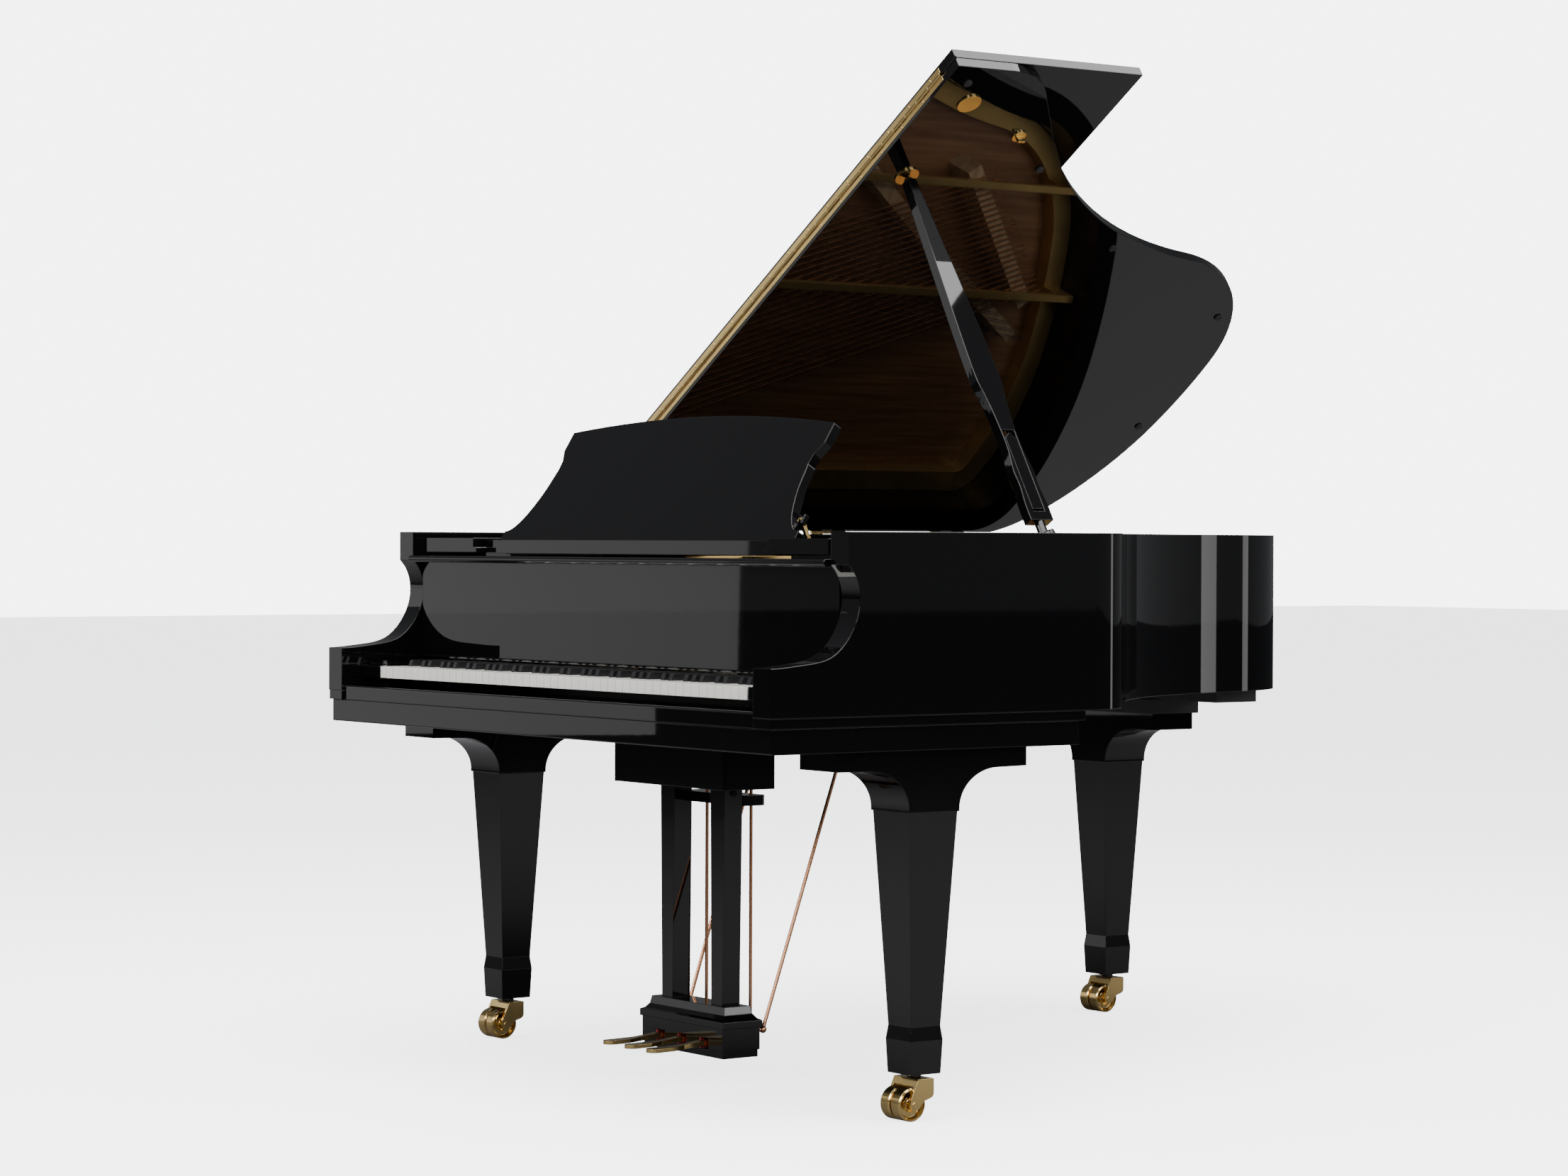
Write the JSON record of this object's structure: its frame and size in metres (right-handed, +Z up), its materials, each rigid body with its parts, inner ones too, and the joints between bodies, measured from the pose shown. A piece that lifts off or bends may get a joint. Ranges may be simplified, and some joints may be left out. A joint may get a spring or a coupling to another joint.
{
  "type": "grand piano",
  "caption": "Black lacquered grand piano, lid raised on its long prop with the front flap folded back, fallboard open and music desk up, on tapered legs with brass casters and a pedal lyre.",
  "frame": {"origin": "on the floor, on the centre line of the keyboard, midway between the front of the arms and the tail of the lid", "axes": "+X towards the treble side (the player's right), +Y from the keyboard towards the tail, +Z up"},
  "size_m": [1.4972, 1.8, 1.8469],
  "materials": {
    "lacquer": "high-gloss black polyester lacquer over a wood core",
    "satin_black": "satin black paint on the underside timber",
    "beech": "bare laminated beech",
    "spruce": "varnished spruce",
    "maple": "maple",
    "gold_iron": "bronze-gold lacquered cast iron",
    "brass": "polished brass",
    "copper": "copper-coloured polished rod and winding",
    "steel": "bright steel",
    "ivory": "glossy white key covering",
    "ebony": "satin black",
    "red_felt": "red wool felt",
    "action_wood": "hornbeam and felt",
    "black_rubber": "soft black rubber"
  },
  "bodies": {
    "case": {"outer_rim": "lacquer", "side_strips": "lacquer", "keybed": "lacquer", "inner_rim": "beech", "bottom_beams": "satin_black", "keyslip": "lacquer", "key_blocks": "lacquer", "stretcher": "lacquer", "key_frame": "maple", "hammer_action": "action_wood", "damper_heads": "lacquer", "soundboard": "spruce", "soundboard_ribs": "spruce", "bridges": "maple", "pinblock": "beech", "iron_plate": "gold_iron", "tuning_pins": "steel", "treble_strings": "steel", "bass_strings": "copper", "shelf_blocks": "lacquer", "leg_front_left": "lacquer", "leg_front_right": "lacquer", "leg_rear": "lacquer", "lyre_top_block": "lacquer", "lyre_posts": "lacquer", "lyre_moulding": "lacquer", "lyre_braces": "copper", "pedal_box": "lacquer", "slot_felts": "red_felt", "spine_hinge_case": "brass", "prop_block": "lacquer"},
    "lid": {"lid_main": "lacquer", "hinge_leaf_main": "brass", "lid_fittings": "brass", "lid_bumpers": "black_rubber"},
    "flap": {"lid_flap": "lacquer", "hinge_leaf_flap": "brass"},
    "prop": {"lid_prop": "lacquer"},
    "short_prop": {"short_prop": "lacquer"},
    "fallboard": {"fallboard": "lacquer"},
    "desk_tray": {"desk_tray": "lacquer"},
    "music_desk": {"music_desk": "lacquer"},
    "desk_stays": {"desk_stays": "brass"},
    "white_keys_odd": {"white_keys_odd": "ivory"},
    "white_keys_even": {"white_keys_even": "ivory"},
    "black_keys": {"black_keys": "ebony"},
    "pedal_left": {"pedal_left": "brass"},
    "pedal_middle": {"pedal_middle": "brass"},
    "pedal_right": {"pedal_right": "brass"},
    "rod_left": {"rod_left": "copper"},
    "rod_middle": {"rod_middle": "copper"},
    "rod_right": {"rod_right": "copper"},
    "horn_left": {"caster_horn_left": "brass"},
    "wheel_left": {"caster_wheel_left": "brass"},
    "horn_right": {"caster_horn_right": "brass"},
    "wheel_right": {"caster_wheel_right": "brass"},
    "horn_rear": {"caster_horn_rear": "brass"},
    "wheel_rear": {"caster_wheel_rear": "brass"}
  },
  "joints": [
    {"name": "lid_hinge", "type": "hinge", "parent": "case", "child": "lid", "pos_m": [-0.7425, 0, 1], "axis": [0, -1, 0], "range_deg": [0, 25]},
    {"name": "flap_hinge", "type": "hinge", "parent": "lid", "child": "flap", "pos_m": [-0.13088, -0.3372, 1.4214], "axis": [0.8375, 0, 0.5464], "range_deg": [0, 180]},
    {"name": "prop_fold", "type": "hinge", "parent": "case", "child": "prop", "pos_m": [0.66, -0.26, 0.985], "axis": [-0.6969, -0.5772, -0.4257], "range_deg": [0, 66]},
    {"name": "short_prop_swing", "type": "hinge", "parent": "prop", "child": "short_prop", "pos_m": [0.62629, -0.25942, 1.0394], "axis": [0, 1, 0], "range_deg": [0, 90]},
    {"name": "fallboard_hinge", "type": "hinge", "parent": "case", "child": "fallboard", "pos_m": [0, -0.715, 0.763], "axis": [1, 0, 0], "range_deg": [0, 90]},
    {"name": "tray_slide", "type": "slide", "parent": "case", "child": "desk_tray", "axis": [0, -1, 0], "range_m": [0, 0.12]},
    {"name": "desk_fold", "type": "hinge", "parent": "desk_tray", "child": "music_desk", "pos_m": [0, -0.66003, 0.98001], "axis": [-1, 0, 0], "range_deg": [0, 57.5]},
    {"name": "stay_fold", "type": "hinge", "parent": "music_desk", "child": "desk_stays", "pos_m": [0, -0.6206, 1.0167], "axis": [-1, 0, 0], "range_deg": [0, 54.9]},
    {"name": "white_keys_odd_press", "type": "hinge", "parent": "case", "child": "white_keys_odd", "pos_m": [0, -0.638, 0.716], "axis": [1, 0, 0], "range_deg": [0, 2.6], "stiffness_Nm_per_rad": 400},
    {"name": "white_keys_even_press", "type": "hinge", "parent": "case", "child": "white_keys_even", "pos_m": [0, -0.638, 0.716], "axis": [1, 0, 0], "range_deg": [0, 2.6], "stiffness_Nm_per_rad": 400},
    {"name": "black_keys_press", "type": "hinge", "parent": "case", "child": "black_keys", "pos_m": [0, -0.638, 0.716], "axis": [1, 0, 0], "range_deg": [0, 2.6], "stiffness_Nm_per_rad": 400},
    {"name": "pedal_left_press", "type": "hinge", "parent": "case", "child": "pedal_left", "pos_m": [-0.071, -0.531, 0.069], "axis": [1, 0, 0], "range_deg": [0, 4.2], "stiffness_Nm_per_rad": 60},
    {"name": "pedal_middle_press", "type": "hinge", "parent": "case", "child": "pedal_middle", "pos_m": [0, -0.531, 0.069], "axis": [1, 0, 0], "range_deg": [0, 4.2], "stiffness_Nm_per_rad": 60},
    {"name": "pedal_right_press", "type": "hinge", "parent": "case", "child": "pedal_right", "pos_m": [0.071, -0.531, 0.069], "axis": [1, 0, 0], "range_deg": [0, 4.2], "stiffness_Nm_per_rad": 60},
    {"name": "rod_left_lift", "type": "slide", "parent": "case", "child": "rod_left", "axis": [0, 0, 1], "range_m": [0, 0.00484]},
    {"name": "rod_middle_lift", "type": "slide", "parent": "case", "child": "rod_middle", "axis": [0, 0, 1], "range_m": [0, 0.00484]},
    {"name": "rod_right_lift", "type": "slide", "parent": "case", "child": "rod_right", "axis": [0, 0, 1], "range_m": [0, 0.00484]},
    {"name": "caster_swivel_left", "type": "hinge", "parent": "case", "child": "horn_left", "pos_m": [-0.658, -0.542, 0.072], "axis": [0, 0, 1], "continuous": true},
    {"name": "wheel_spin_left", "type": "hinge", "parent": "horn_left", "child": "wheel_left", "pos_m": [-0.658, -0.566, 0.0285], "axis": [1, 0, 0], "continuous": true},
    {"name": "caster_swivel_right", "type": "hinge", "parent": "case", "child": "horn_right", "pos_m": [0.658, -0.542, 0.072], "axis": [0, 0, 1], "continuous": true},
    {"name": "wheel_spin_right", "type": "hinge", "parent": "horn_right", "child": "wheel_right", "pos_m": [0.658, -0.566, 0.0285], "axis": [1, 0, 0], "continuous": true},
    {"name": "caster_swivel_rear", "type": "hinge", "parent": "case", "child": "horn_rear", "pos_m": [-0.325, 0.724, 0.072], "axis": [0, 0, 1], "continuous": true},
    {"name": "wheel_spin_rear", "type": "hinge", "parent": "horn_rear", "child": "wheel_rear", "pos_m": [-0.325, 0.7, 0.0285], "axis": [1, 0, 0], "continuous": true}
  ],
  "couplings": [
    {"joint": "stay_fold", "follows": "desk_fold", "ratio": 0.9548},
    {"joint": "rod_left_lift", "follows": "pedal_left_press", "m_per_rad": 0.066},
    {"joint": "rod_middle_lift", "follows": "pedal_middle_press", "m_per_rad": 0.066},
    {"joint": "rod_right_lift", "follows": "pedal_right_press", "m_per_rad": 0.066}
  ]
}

• Work to be completed: Pick out the lines containing the word "joints" and show them.

• Worked solution:
Write the JSON record of this object's structure: its frame and size in metres (right-handed, +Z up), its materials, each rigid body with its parts, inner ones too, and the joints between bodies, measured from the pose shown. A piece that lifts off or bends may get a joint. Ranges may be simplified, and some joints may be left out. A joint may get a spring or a coupling to another joint.
  "joints": [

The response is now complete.